What to produce: Copy verbatim the block of lines in the entries below whose first line contains "stack_height = pot_height" and whose last line contains "from mathutils import Matrix, Vector". Leave out all other lines.

Information given:
——————————

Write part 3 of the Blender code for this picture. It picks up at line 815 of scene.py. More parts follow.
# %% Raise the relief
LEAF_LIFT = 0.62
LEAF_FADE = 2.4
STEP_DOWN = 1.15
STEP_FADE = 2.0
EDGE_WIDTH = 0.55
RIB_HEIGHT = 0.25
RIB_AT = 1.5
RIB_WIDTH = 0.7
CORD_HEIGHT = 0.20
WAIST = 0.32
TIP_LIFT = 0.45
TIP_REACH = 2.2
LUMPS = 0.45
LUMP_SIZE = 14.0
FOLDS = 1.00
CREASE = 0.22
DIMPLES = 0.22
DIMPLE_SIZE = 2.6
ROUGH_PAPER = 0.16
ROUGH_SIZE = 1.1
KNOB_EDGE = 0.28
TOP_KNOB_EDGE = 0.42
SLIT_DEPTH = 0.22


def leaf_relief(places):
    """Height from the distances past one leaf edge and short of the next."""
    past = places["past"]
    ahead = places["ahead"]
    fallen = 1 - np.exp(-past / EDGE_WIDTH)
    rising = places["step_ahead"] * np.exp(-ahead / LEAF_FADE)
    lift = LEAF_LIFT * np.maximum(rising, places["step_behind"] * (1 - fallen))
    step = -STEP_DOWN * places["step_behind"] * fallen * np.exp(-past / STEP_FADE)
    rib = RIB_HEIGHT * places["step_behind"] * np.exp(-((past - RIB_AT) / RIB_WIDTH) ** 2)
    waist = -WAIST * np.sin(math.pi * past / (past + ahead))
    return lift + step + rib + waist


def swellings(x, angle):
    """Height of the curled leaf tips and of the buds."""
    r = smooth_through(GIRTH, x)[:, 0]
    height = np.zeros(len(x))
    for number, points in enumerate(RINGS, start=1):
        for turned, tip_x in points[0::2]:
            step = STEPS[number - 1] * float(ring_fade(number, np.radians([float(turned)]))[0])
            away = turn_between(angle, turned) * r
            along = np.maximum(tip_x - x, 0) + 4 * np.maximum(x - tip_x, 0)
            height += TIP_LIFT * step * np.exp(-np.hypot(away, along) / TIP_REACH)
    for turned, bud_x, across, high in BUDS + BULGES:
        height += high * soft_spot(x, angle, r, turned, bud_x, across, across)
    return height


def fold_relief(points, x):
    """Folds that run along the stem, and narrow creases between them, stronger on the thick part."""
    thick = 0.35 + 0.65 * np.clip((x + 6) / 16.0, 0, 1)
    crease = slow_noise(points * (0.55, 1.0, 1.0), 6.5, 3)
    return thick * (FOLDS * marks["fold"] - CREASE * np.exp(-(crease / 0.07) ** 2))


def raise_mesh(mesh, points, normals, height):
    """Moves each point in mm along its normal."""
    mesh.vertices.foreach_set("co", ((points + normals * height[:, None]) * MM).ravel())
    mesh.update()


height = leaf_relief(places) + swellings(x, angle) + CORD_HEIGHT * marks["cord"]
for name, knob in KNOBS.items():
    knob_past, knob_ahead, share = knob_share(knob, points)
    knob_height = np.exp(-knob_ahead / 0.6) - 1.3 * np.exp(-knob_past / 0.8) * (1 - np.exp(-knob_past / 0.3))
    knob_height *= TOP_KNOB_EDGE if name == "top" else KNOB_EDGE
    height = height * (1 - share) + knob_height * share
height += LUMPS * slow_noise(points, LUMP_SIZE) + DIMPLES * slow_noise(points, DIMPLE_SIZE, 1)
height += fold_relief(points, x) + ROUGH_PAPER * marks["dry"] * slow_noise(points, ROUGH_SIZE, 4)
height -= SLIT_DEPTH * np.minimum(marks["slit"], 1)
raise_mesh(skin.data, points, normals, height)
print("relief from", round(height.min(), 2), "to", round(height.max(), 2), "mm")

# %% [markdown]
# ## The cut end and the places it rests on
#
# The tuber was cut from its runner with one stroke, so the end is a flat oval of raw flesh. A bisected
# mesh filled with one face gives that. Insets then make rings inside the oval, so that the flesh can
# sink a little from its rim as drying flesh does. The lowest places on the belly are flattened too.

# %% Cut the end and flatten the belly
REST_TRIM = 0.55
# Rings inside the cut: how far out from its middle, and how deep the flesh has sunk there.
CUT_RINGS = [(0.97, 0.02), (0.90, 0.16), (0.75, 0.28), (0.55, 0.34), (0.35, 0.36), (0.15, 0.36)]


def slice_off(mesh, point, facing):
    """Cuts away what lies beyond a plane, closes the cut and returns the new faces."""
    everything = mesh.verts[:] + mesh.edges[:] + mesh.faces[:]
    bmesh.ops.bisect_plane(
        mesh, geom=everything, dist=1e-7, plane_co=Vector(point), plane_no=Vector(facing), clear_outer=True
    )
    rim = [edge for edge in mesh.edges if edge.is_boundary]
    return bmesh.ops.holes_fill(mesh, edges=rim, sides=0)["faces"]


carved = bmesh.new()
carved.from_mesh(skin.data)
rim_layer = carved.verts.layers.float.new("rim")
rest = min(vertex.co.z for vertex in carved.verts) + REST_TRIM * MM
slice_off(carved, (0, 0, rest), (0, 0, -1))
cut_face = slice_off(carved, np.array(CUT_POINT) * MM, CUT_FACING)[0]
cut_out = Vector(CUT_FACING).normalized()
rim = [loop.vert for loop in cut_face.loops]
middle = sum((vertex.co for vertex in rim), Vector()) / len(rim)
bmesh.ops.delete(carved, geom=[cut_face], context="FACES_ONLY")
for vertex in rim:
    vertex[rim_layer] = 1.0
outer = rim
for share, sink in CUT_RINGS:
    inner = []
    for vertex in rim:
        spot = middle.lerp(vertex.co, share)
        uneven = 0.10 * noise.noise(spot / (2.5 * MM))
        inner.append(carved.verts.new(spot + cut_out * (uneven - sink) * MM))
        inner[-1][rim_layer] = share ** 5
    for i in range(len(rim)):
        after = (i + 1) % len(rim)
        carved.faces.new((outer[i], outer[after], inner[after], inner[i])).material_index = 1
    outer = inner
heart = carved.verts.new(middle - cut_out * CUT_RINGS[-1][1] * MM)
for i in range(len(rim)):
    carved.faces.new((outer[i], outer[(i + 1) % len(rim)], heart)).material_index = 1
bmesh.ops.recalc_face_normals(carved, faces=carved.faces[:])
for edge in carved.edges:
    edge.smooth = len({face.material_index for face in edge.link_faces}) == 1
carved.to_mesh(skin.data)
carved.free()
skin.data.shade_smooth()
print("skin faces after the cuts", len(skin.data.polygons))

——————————

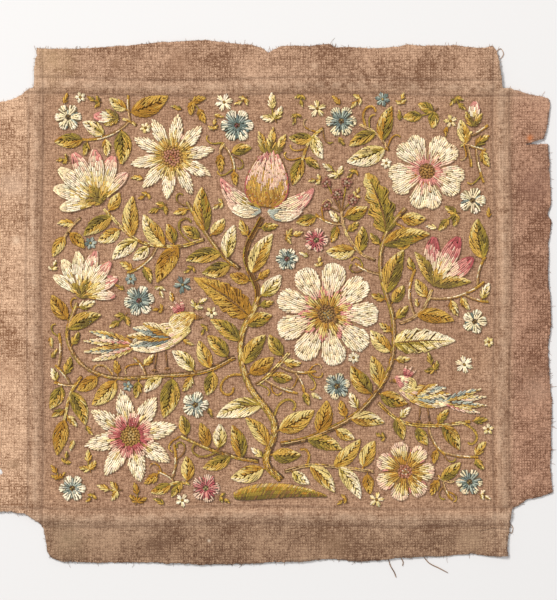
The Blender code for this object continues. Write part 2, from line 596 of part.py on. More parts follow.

——————————

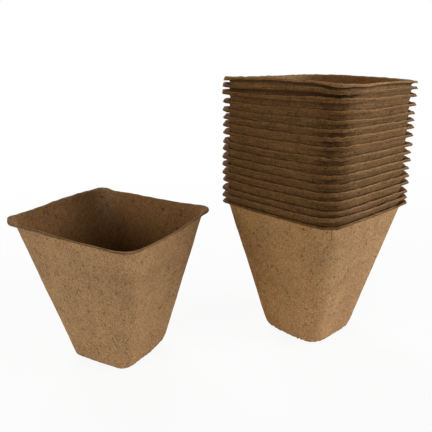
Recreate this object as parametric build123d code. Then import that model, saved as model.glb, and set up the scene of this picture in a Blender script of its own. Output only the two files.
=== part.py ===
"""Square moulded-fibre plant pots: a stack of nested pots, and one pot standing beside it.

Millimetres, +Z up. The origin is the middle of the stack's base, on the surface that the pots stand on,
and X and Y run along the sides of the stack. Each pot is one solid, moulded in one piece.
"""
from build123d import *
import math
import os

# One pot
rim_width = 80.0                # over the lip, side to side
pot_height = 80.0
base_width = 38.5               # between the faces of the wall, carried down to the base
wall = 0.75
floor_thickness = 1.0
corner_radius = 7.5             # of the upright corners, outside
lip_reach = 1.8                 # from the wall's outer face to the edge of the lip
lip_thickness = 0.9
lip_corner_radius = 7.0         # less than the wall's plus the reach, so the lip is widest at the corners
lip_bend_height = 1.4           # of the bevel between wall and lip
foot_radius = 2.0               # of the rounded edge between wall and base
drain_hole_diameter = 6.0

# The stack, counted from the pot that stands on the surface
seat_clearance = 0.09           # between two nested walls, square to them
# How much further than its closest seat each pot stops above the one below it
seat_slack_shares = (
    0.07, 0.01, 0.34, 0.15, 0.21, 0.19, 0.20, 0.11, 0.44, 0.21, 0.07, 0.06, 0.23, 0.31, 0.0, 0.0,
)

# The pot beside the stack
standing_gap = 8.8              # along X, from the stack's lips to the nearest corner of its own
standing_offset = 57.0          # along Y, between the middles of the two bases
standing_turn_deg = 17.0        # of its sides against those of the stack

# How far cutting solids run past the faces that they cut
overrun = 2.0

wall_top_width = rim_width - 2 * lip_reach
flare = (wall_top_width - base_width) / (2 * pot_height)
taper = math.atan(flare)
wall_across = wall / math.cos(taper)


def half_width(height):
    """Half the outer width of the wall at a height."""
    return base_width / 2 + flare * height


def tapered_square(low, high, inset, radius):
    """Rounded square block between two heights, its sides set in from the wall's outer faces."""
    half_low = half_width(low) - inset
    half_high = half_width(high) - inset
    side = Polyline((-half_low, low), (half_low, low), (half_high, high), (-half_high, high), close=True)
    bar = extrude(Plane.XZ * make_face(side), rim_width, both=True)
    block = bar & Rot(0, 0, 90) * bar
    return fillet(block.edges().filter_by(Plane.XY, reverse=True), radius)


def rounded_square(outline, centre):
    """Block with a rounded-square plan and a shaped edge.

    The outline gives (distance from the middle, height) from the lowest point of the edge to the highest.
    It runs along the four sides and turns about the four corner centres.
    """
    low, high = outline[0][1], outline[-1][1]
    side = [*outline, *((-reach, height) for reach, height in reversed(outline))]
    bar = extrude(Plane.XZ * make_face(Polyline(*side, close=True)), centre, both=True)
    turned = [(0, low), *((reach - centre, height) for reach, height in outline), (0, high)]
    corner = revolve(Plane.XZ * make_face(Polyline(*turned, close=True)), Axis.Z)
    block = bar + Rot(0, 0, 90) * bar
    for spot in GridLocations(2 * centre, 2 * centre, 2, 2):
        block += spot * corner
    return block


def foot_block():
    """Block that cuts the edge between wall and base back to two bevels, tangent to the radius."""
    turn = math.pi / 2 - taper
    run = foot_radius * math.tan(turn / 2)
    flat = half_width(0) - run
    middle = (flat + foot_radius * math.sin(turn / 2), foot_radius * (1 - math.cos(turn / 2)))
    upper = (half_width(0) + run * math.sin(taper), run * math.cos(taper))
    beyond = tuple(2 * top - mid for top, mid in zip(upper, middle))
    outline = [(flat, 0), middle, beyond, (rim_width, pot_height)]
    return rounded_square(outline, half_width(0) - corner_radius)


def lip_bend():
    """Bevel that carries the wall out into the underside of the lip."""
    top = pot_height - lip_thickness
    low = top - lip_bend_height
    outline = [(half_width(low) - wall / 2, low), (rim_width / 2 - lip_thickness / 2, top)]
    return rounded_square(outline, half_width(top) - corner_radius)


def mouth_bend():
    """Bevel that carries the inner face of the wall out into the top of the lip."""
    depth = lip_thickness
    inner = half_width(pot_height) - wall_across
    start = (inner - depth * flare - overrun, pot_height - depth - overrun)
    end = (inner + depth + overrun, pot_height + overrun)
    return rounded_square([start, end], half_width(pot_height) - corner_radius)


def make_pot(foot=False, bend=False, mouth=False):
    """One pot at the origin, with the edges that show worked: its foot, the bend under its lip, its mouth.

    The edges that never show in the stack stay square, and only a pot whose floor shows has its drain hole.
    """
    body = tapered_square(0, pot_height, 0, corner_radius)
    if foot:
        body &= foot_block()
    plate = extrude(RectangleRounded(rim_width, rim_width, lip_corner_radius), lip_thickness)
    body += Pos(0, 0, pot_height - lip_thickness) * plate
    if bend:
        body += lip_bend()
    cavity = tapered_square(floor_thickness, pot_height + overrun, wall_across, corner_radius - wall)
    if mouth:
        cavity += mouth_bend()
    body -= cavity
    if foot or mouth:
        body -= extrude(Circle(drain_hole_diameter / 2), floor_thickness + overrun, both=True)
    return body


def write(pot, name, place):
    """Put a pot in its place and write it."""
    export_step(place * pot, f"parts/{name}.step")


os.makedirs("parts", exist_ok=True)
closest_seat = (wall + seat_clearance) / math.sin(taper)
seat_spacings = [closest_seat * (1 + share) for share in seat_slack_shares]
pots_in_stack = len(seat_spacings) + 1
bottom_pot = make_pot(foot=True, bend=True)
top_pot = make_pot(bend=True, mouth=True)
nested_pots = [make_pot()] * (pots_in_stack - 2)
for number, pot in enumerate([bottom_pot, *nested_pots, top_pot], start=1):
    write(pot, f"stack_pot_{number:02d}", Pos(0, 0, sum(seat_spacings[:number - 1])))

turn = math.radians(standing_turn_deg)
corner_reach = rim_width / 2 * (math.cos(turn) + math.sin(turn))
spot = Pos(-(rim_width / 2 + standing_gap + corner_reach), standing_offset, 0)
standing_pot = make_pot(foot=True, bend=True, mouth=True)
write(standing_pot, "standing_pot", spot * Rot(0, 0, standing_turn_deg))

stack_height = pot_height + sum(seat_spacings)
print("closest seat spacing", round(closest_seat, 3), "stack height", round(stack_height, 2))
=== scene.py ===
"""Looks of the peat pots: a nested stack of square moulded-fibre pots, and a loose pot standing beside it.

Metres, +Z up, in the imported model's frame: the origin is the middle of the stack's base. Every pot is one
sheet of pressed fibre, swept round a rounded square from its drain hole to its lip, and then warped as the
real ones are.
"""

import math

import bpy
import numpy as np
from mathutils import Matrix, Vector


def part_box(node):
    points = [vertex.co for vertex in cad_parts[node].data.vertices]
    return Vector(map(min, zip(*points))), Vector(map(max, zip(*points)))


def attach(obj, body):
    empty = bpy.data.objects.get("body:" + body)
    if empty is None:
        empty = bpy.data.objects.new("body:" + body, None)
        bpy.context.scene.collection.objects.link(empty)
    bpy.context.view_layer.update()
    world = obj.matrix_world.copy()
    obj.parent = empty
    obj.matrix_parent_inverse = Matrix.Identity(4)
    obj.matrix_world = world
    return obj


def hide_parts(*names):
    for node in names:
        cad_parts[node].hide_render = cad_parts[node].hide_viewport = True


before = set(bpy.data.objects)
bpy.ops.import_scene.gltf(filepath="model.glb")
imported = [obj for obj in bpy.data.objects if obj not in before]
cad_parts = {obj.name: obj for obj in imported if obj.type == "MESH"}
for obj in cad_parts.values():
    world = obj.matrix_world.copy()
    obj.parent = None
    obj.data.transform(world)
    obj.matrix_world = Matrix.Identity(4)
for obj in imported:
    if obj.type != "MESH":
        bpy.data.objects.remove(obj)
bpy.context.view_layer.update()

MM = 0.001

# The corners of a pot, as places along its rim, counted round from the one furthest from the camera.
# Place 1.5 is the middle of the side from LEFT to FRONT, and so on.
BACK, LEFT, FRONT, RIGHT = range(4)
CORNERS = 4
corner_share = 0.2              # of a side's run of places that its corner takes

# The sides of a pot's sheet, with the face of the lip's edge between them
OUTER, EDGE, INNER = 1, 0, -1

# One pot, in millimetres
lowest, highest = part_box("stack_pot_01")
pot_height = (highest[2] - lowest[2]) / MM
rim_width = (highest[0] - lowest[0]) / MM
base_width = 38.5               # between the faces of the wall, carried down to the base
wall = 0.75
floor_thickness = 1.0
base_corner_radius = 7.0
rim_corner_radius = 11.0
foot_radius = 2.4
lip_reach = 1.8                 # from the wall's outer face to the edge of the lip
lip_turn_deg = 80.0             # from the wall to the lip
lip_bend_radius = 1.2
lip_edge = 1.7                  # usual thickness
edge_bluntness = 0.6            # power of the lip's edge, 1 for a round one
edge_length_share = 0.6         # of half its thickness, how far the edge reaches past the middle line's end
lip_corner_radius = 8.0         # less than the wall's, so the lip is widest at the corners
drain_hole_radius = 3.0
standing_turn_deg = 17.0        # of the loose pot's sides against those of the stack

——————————

Worked solution:
stack_height = pot_height + sum(seat_spacings)
print("closest seat spacing", round(closest_seat, 3), "stack height", round(stack_height, 2))
=== scene.py ===
"""Looks of the peat pots: a nested stack of square moulded-fibre pots, and a loose pot standing beside it.

Metres, +Z up, in the imported model's frame: the origin is the middle of the stack's base. Every pot is one
sheet of pressed fibre, swept round a rounded square from its drain hole to its lip, and then warped as the
real ones are.
"""

import math

import bpy
import numpy as np
from mathutils import Matrix, Vector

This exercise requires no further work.